(PROBLEM TO WORK ON): Copy out all of the material exactly as presented.

(PROVIDED MATERIAL):
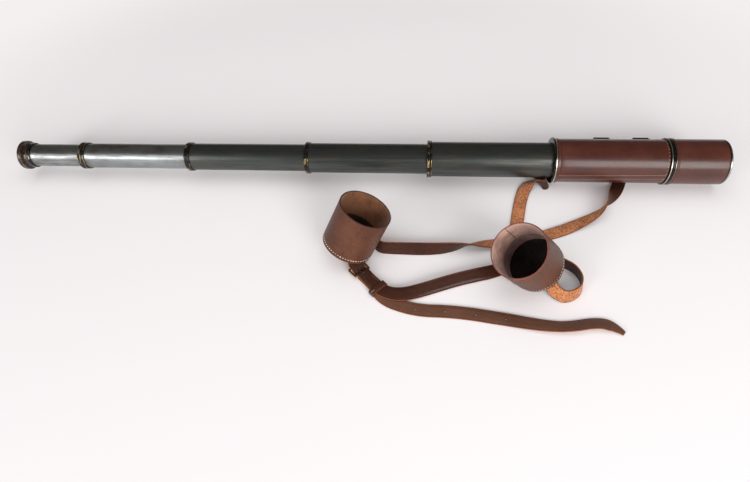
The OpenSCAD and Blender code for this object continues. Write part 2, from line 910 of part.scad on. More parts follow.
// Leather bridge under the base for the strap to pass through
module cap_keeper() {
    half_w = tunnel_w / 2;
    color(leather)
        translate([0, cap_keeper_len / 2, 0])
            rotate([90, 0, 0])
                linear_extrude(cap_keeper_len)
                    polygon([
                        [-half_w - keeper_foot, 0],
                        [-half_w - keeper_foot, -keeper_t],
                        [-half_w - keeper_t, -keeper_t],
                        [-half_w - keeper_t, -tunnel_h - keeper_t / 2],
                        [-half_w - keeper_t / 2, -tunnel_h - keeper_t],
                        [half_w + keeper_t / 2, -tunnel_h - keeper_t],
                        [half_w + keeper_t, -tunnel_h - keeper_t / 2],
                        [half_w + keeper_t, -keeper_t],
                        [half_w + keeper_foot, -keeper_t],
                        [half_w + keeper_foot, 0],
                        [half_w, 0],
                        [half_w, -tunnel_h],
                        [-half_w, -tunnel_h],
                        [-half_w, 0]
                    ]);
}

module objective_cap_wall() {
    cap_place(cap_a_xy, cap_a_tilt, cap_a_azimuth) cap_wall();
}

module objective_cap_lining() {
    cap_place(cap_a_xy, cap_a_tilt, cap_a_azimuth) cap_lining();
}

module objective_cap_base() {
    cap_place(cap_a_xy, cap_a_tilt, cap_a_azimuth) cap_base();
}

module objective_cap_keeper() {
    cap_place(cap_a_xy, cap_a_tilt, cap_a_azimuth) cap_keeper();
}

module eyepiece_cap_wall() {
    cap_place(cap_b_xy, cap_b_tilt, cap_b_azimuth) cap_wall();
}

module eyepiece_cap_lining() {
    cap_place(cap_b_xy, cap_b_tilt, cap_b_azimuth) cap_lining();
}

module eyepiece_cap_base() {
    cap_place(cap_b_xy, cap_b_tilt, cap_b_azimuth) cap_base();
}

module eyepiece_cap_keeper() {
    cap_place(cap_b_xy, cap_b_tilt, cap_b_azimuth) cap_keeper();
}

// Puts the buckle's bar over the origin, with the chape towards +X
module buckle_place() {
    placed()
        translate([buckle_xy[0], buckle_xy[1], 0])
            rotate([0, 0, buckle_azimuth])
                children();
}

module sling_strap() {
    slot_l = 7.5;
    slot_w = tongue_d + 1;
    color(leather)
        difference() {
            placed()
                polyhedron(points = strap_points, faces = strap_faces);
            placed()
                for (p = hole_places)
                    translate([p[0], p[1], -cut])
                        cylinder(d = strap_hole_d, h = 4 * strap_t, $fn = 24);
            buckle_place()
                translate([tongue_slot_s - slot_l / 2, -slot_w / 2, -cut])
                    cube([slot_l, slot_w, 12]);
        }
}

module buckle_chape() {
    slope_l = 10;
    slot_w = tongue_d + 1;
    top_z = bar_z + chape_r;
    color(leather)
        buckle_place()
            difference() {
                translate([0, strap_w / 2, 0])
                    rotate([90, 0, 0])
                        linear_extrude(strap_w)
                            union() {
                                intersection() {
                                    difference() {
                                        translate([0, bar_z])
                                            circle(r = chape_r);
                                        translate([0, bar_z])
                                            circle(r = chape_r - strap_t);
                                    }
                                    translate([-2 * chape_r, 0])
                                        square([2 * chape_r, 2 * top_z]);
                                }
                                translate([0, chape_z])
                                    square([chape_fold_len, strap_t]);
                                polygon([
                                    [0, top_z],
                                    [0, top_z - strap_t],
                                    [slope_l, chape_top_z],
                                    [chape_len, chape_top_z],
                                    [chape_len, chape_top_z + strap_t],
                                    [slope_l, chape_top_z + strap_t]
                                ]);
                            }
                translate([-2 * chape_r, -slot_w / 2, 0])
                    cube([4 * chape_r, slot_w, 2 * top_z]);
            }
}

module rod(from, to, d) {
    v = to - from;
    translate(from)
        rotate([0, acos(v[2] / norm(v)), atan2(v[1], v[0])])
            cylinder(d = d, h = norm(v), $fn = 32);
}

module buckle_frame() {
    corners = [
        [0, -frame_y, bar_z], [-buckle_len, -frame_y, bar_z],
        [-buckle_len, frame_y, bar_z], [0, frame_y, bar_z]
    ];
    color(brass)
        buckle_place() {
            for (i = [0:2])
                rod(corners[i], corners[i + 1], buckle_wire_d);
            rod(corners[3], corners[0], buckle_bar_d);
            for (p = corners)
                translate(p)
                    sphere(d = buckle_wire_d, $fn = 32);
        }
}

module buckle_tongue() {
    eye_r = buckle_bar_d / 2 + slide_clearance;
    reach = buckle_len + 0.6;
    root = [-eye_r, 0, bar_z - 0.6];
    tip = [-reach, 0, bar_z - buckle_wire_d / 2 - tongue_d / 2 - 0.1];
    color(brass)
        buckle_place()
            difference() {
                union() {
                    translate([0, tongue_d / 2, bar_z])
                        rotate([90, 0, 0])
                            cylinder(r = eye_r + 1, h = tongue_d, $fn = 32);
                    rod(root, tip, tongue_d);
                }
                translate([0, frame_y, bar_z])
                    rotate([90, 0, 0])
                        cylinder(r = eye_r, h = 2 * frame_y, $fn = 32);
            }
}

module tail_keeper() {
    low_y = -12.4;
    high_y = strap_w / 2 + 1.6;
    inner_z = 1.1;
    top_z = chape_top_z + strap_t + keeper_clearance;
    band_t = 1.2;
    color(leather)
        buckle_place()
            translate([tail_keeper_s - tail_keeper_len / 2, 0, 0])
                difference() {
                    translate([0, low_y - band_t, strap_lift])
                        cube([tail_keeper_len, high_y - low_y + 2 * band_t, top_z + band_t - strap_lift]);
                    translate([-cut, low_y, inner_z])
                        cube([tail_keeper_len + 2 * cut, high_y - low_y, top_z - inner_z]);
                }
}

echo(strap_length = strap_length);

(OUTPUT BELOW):
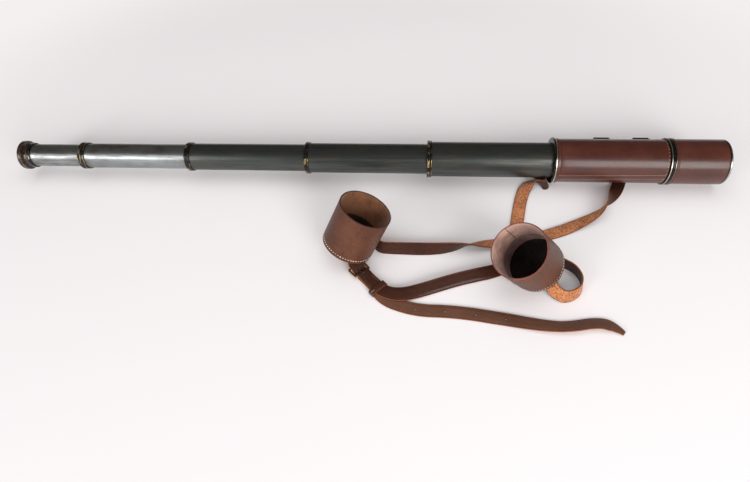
The OpenSCAD and Blender code for this object continues. Write part 2, from line 910 of part.scad on. More parts follow.
// Leather bridge under the base for the strap to pass through
module cap_keeper() {
    half_w = tunnel_w / 2;
    color(leather)
        translate([0, cap_keeper_len / 2, 0])
            rotate([90, 0, 0])
                linear_extrude(cap_keeper_len)
                    polygon([
                        [-half_w - keeper_foot, 0],
                        [-half_w - keeper_foot, -keeper_t],
                        [-half_w - keeper_t, -keeper_t],
                        [-half_w - keeper_t, -tunnel_h - keeper_t / 2],
                        [-half_w - keeper_t / 2, -tunnel_h - keeper_t],
                        [half_w + keeper_t / 2, -tunnel_h - keeper_t],
                        [half_w + keeper_t, -tunnel_h - keeper_t / 2],
                        [half_w + keeper_t, -keeper_t],
                        [half_w + keeper_foot, -keeper_t],
                        [half_w + keeper_foot, 0],
                        [half_w, 0],
                        [half_w, -tunnel_h],
                        [-half_w, -tunnel_h],
                        [-half_w, 0]
                    ]);
}

module objective_cap_wall() {
    cap_place(cap_a_xy, cap_a_tilt, cap_a_azimuth) cap_wall();
}

module objective_cap_lining() {
    cap_place(cap_a_xy, cap_a_tilt, cap_a_azimuth) cap_lining();
}

module objective_cap_base() {
    cap_place(cap_a_xy, cap_a_tilt, cap_a_azimuth) cap_base();
}

module objective_cap_keeper() {
    cap_place(cap_a_xy, cap_a_tilt, cap_a_azimuth) cap_keeper();
}

module eyepiece_cap_wall() {
    cap_place(cap_b_xy, cap_b_tilt, cap_b_azimuth) cap_wall();
}

module eyepiece_cap_lining() {
    cap_place(cap_b_xy, cap_b_tilt, cap_b_azimuth) cap_lining();
}

module eyepiece_cap_base() {
    cap_place(cap_b_xy, cap_b_tilt, cap_b_azimuth) cap_base();
}

module eyepiece_cap_keeper() {
    cap_place(cap_b_xy, cap_b_tilt, cap_b_azimuth) cap_keeper();
}

// Puts the buckle's bar over the origin, with the chape towards +X
module buckle_place() {
    placed()
        translate([buckle_xy[0], buckle_xy[1], 0])
            rotate([0, 0, buckle_azimuth])
                children();
}

module sling_strap() {
    slot_l = 7.5;
    slot_w = tongue_d + 1;
    color(leather)
        difference() {
            placed()
                polyhedron(points = strap_points, faces = strap_faces);
            placed()
                for (p = hole_places)
                    translate([p[0], p[1], -cut])
                        cylinder(d = strap_hole_d, h = 4 * strap_t, $fn = 24);
            buckle_place()
                translate([tongue_slot_s - slot_l / 2, -slot_w / 2, -cut])
                    cube([slot_l, slot_w, 12]);
        }
}

module buckle_chape() {
    slope_l = 10;
    slot_w = tongue_d + 1;
    top_z = bar_z + chape_r;
    color(leather)
        buckle_place()
            difference() {
                translate([0, strap_w / 2, 0])
                    rotate([90, 0, 0])
                        linear_extrude(strap_w)
                            union() {
                                intersection() {
                                    difference() {
                                        translate([0, bar_z])
                                            circle(r = chape_r);
                                        translate([0, bar_z])
                                            circle(r = chape_r - strap_t);
                                    }
                                    translate([-2 * chape_r, 0])
                                        square([2 * chape_r, 2 * top_z]);
                                }
                                translate([0, chape_z])
                                    square([chape_fold_len, strap_t]);
                                polygon([
                                    [0, top_z],
                                    [0, top_z - strap_t],
                                    [slope_l, chape_top_z],
                                    [chape_len, chape_top_z],
                                    [chape_len, chape_top_z + strap_t],
                                    [slope_l, chape_top_z + strap_t]
                                ]);
                            }
                translate([-2 * chape_r, -slot_w / 2, 0])
                    cube([4 * chape_r, slot_w, 2 * top_z]);
            }
}

module rod(from, to, d) {
    v = to - from;
    translate(from)
        rotate([0, acos(v[2] / norm(v)), atan2(v[1], v[0])])
            cylinder(d = d, h = norm(v), $fn = 32);
}

module buckle_frame() {
    corners = [
        [0, -frame_y, bar_z], [-buckle_len, -frame_y, bar_z],
        [-buckle_len, frame_y, bar_z], [0, frame_y, bar_z]
    ];
    color(brass)
        buckle_place() {
            for (i = [0:2])
                rod(corners[i], corners[i + 1], buckle_wire_d);
            rod(corners[3], corners[0], buckle_bar_d);
            for (p = corners)
                translate(p)
                    sphere(d = buckle_wire_d, $fn = 32);
        }
}

module buckle_tongue() {
    eye_r = buckle_bar_d / 2 + slide_clearance;
    reach = buckle_len + 0.6;
    root = [-eye_r, 0, bar_z - 0.6];
    tip = [-reach, 0, bar_z - buckle_wire_d / 2 - tongue_d / 2 - 0.1];
    color(brass)
        buckle_place()
            difference() {
                union() {
                    translate([0, tongue_d / 2, bar_z])
                        rotate([90, 0, 0])
                            cylinder(r = eye_r + 1, h = tongue_d, $fn = 32);
                    rod(root, tip, tongue_d);
                }
                translate([0, frame_y, bar_z])
                    rotate([90, 0, 0])
                        cylinder(r = eye_r, h = 2 * frame_y, $fn = 32);
            }
}

module tail_keeper() {
    low_y = -12.4;
    high_y = strap_w / 2 + 1.6;
    inner_z = 1.1;
    top_z = chape_top_z + strap_t + keeper_clearance;
    band_t = 1.2;
    color(leather)
        buckle_place()
            translate([tail_keeper_s - tail_keeper_len / 2, 0, 0])
                difference() {
                    translate([0, low_y - band_t, strap_lift])
                        cube([tail_keeper_len, high_y - low_y + 2 * band_t, top_z + band_t - strap_lift]);
                    translate([-cut, low_y, inner_z])
                        cube([tail_keeper_len + 2 * cut, high_y - low_y, top_z - inner_z]);
                }
}

echo(strap_length = strap_length);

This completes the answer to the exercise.